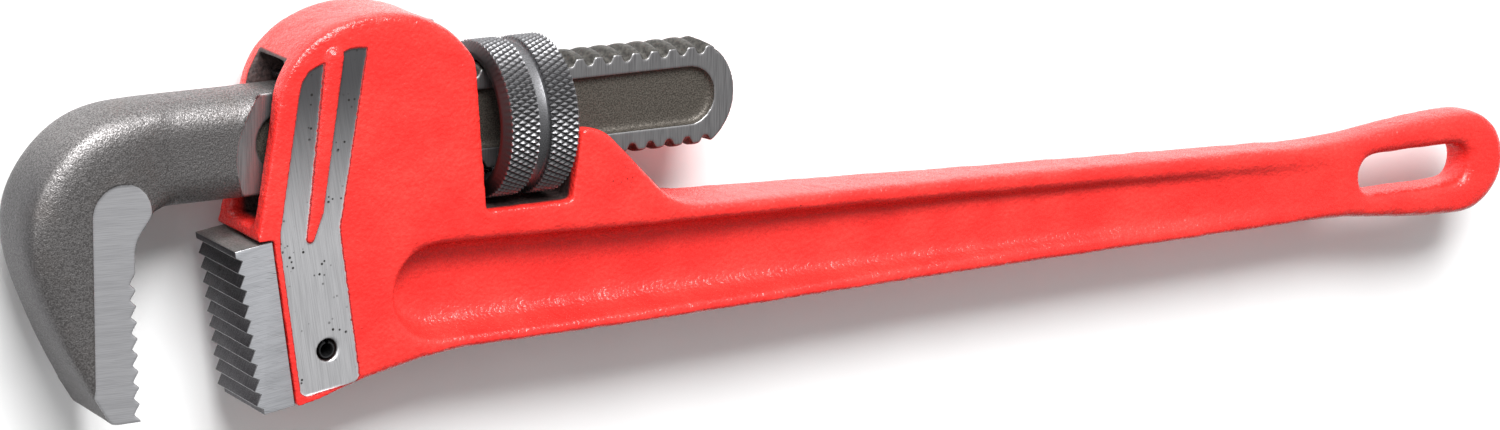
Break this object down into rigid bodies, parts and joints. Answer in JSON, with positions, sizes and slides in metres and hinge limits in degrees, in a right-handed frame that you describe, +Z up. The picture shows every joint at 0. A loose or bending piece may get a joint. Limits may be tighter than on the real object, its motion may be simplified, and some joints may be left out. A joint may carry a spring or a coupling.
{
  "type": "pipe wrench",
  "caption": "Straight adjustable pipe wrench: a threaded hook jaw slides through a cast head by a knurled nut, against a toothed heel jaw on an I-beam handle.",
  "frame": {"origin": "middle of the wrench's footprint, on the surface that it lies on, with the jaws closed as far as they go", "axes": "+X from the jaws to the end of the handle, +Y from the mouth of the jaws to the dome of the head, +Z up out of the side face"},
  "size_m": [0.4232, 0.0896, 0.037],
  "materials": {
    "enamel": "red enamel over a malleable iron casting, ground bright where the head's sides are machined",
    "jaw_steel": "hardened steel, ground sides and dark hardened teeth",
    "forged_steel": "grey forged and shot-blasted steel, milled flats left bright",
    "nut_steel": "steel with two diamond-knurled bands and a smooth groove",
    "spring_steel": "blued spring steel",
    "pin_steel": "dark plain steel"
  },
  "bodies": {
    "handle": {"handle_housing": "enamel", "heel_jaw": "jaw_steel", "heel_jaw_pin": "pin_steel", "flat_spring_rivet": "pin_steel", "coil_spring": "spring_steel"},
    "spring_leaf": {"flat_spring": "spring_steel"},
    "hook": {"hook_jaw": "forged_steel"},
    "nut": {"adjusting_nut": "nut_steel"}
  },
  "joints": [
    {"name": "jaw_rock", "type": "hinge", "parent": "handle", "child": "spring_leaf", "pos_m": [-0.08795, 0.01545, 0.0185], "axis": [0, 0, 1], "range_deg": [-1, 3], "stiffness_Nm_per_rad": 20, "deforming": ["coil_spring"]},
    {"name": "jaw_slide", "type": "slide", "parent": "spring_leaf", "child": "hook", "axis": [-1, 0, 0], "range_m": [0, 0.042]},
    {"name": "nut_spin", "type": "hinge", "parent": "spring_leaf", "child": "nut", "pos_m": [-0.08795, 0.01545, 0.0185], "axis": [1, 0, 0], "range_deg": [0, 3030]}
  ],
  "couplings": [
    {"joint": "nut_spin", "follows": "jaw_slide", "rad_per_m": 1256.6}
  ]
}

::::

### REQUIRED TASK:
Give the material above again, word for word.

### EXERCISE SOLUTION:
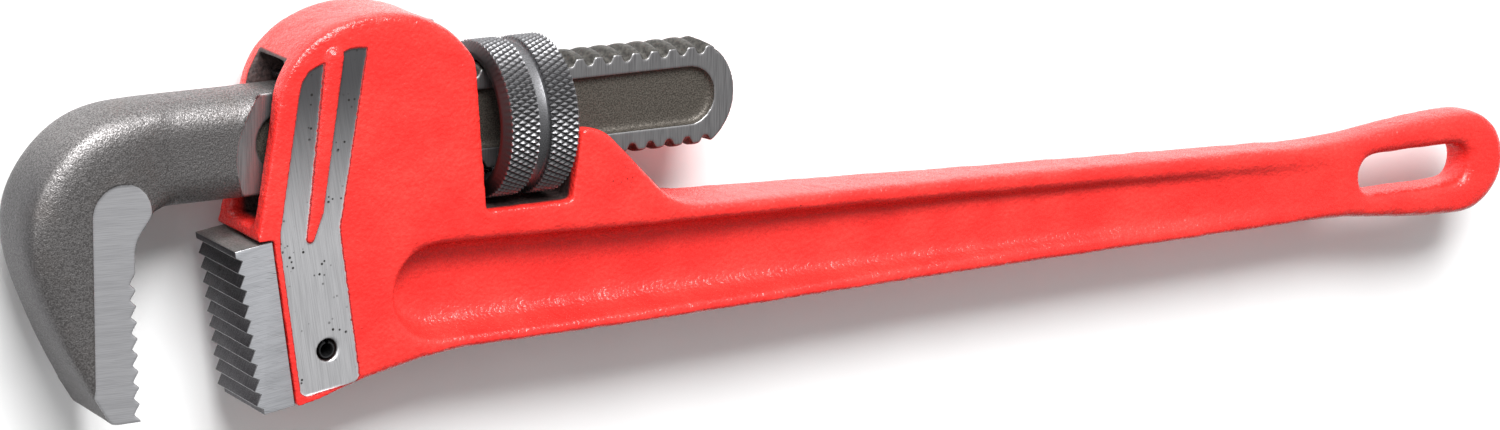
Break this object down into rigid bodies, parts and joints. Answer in JSON, with positions, sizes and slides in metres and hinge limits in degrees, in a right-handed frame that you describe, +Z up. The picture shows every joint at 0. A loose or bending piece may get a joint. Limits may be tighter than on the real object, its motion may be simplified, and some joints may be left out. A joint may carry a spring or a coupling.
{
  "type": "pipe wrench",
  "caption": "Straight adjustable pipe wrench: a threaded hook jaw slides through a cast head by a knurled nut, against a toothed heel jaw on an I-beam handle.",
  "frame": {"origin": "middle of the wrench's footprint, on the surface that it lies on, with the jaws closed as far as they go", "axes": "+X from the jaws to the end of the handle, +Y from the mouth of the jaws to the dome of the head, +Z up out of the side face"},
  "size_m": [0.4232, 0.0896, 0.037],
  "materials": {
    "enamel": "red enamel over a malleable iron casting, ground bright where the head's sides are machined",
    "jaw_steel": "hardened steel, ground sides and dark hardened teeth",
    "forged_steel": "grey forged and shot-blasted steel, milled flats left bright",
    "nut_steel": "steel with two diamond-knurled bands and a smooth groove",
    "spring_steel": "blued spring steel",
    "pin_steel": "dark plain steel"
  },
  "bodies": {
    "handle": {"handle_housing": "enamel", "heel_jaw": "jaw_steel", "heel_jaw_pin": "pin_steel", "flat_spring_rivet": "pin_steel", "coil_spring": "spring_steel"},
    "spring_leaf": {"flat_spring": "spring_steel"},
    "hook": {"hook_jaw": "forged_steel"},
    "nut": {"adjusting_nut": "nut_steel"}
  },
  "joints": [
    {"name": "jaw_rock", "type": "hinge", "parent": "handle", "child": "spring_leaf", "pos_m": [-0.08795, 0.01545, 0.0185], "axis": [0, 0, 1], "range_deg": [-1, 3], "stiffness_Nm_per_rad": 20, "deforming": ["coil_spring"]},
    {"name": "jaw_slide", "type": "slide", "parent": "spring_leaf", "child": "hook", "axis": [-1, 0, 0], "range_m": [0, 0.042]},
    {"name": "nut_spin", "type": "hinge", "parent": "spring_leaf", "child": "nut", "pos_m": [-0.08795, 0.01545, 0.0185], "axis": [1, 0, 0], "range_deg": [0, 3030]}
  ],
  "couplings": [
    {"joint": "nut_spin", "follows": "jaw_slide", "rad_per_m": 1256.6}
  ]
}